Posted on September 1, 2006December 30, 2021 by admini

“It gave you a device to protect your vulnerable systems behind the network from SQL Slammer, Blaster, etc.,” says Richard Stiennon, president of IT-Harvest. But major worm infestations aren’t the problem any more: “The trouble is what we’ve really been doing for the last four years is vulnerability and patch management. “The driver for IPS hasn’t really been there.”

In some cases, the technology is being integrated into hardware and services; in other cases, it is evolving to offer new capabilities.

Arbor Networks’ Morville says service providers and managed security service providers meanwhile are already delivering firewall and IPS-based services, and that trend of blended security services will “accelerate” over the next few years.

Switches, too, are already coming with some IPS technology: Cisco, for instance, sells blades for its Catalyst switches with IPS functionality.

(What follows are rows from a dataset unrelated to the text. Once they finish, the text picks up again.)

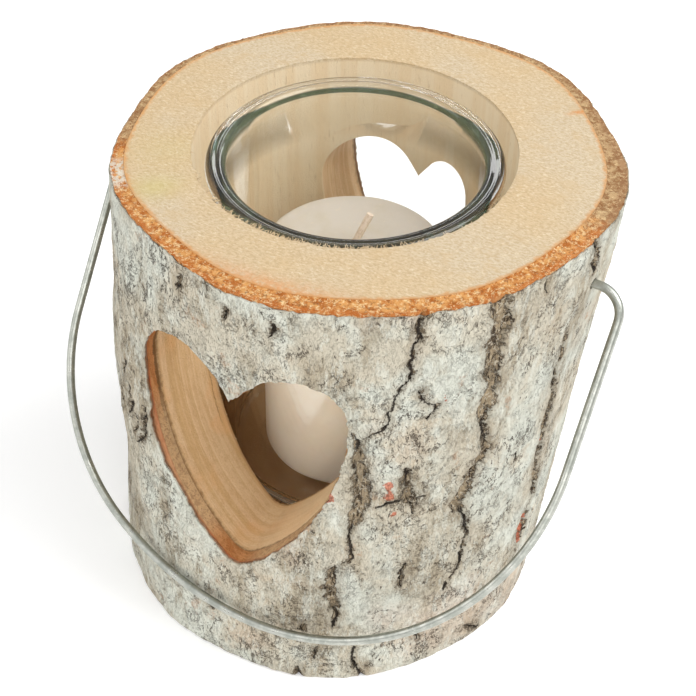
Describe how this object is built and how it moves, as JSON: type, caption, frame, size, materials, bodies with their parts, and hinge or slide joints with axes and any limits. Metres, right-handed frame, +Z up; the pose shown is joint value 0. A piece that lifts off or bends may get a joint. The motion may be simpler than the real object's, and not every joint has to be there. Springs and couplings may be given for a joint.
{
  "type": "candle lantern",
  "caption": "Candle lantern made from a bored log section with bark, a heart window cut through it, a glass cup with a pillar candle, and a swinging wire bail.",
  "frame": {"origin": "where the axis of the bore meets the plane that the log stands on", "axes": "+Z up along the bore, -Y towards the front heart, X along the bail's pivot line with +X on the right from the front"},
  "size_m": [0.1554, 0.1371, 0.14],
  "materials": {
    "birch_wood": "sawn and sanded",
    "bast": "rough fibrous inner bark",
    "white_bark": "matte papery bark with dark fissures",
    "green_glass": "polished, slightly green",
    "wax": "smooth paraffin wax",
    "cotton_wick": "waxed braided cotton",
    "tinplate": "thin tinned sheet",
    "galvanised_wire": "dull galvanised"
  },
  "bodies": {
    "log": {"wood_core": "birch_wood", "inner_bark": "bast", "outer_bark": "white_bark"},
    "bail": {"bail_handle": "galvanised_wire"},
    "glass": {"glass_insert": "green_glass"},
    "candle": {"candle": "wax", "wick": "cotton_wick", "wick_sustainer": "tinplate"}
  },
  "joints": [
    {"name": "bail_swing", "type": "hinge", "parent": "log", "child": "bail", "pos_m": [0, 0, 0.1213], "axis": [-1, 0, 0], "range_deg": [0, 292]},
    {"name": "glass_lift", "type": "slide", "parent": "log", "child": "glass", "axis": [0, 0, 1], "range_m": [0, 0.112]},
    {"name": "candle_lift", "type": "slide", "parent": "glass", "child": "candle", "axis": [0, 0, 1], "range_m": [0, 0.103]}
  ]
}
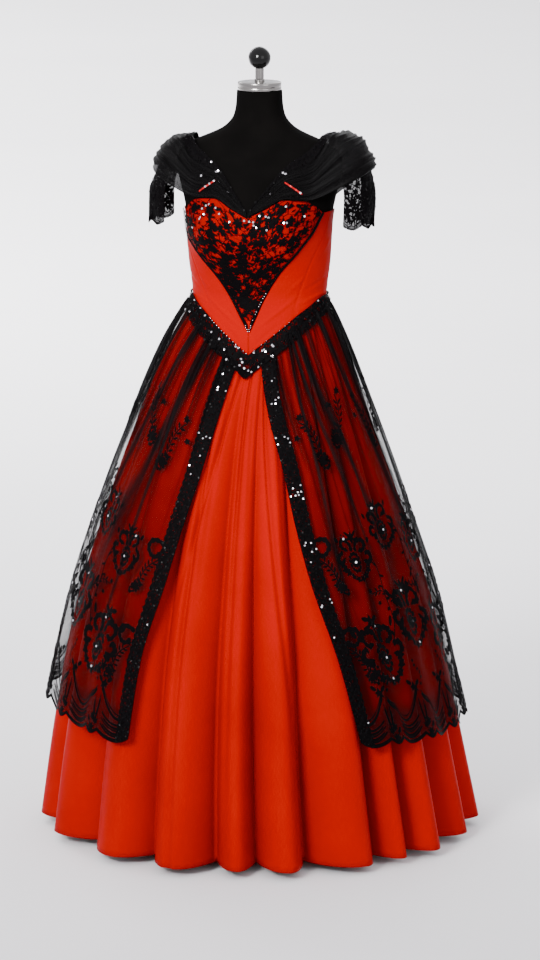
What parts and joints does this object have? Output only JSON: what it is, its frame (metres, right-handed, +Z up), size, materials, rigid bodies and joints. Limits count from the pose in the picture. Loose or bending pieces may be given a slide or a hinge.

What about the signature-based limitations of IPSes? IPS will also converge with anomaly detection and other features that expand its inspection capabilities beyond known threats, experts say. Rate-based anomaly detection, such as spotting a traffic flood, makes sense at the perimeter, Morville says. And behavioral anomaly detection — where you’re looking for individual people or hosts acting outside the norm — is best for the internal network, he says.

Some experts envision IPSes deploying virtual machine technology — as FireEye’s does with its network access control (NAC) appliance –where virtual machines run copies of incoming traffic to see if it’s legit, rather than just using signatures. The trick with a beefed-up IPS is getting good performance, though: Hardware would have to catch up to make it viable, especially if virtual machine-based features are added, says John Pescatore, a vice president with Gartner.